Most of the more powerful compact form-factor single-board computers (SBCs) run one of the popular Linux distributions designed for use with these embedded boards. While there isn’t a specific version of the Linux kernel for embedded applications, the difference from a PC or desktop device running Linux is usually very small.

Typically being more reliant on Flash memory than having plenty of RAM and a hard disk – and in some cases also being ‘headless’, i.e. having no HDMI or video output – the distribution for embedded applications is tailored to available resources, rather than not being capable of running certain functions or commands. For the headless SBCs the only way to interact with them is through the Linux command line, so a good grounding in the basics of Linux is essential. Also, at a device and peripheral connectivity level, such as with GPIO interfaces and I2C functions, there are a number of Linux resources that are important to know. In this article we’ll cover some of the commands you are most likely to use when connecting up your embedded SBC to the real world. It is assumed that you have some basic Linux command line skills.

Before getting to work with the command line interface (CLI), let’s review some of the benefits of using Linux. Found running on anything from compact SBCs with embedded microcontrollers through to multi-core data-centre servers, Linux is an extremely efficient and scalable operating system (OS). As we’ll find out in this article, there are a large number of open-source programs that can be used on your SBC. We’ll cover some of these in this article, but there are hundreds more. One aspect of using an OS for an embedded design is that it is doesn’t particularly suit the latency and deterministic requirements of some real-time applications. That said, there are a number of industry developments that aim to provide a pre-emptive-based hard real-time Linux OS. Essentially, this permits the OS to be interrupted as required in order to service real-time requirements. Also, since Linux is an open-source OS it is licensed under the GNU General Public License (GPL) and is free to use and modify. In that context, the amount of community support for the OS is vast, since there are thousands of developers involved in Linux kernel and application development.

Command level interface

For the examples in this article we’ll use the PocketBeagle board. The PocketBeagle has an IP address of 192.168.6.2 and the default user is ‘debian’. Throughout this article <ret> means pressing the return or enter key. Holding down the Control key and pressing another key, in this example ‘D’, is signified by Ctrl-D. Linux commands also have a long list of options that can be invoked from the command line. Readers are encouraged to research these, a list of which can be found by simply typing the command followed by - - help, for example, df - - help<ret> yields full details of the command syntax and options, in this case on the device file system command.

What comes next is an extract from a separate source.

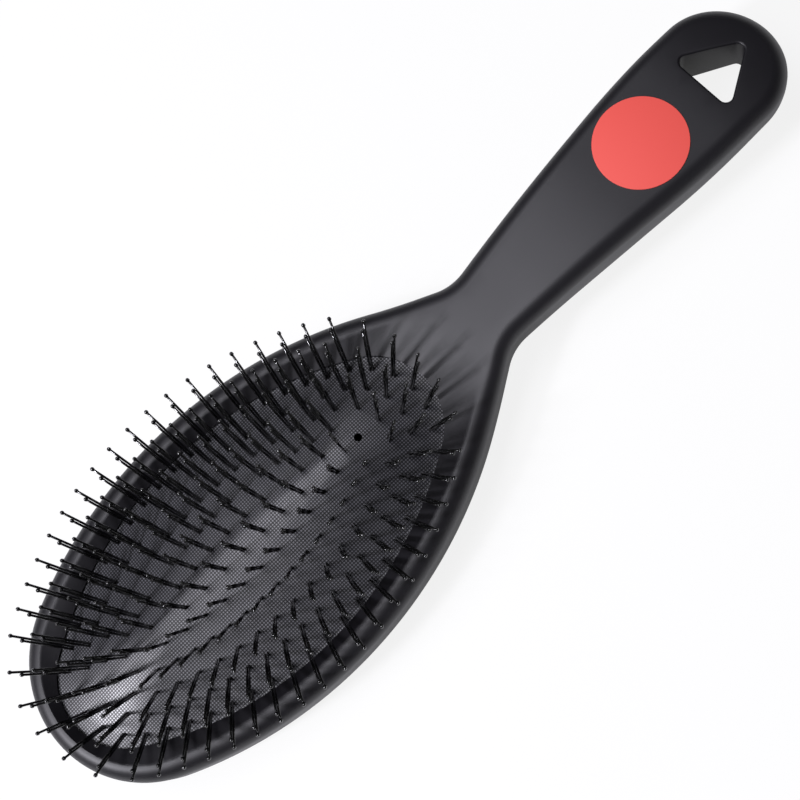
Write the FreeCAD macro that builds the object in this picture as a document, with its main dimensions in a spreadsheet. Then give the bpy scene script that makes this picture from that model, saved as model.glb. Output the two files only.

Making the connection from your computer to the PocketBeagle is down to using a terminal program such as PuTTY for running under Microsoft Windows, or Terminal when using Mac OS X.

Figure 1: The process of attaching to the board via SSH using Apple’s Terminal utility.

SSH (Secure SHell) provides a secure encrypted method of remotely connecting to another computer. Once connected you can run any command that you would be able to if directly working on that computer.

The most frequently used command format is SSH user@host<ret>. The host can be either an IP address or, in the example of Figure 1, the host name on a local network. An SSH session can be terminated using Ctrl-D. If the host, in this case the PocketBeagle, has not been communicated with previously, a warning message will be displayed as indicated in Figure 1. On accepting this, the host and its corresponding RSA key will be stored in the localhost file.

Linux is based around the premise that everything is a file, and GPIO pins are no exception to this approach. Each one of the PocketBeagle’s available inputs and outputs are treated in this way and can be found in the /sys/class/gpio directory. When you are working in a language such as Python, you can set each individual GPIO as input or output, in addition to setting it high or low if it is an output. This can be achieved in the same way at the command line. See Figure 2.

Figure 2: Controlling GPIO from the command line.

In this example, having selected pin gpio27, we set the GPIO direction with the command echo out > direction<ret>. This puts the ‘out’ into the file ‘direction’. You can then set the output value of the pin by the commands echo 1 > value<ret> to drive the pin high or echo 0 > value<ret> to drive the pin low. With the PocketBeagle you can have some fun by turning the USR LEDs on and off in the same way, changing the ‘brightness’ value from 0 to 1 to turn the LED on. See Figure 3, which shows this for the USR3 LED.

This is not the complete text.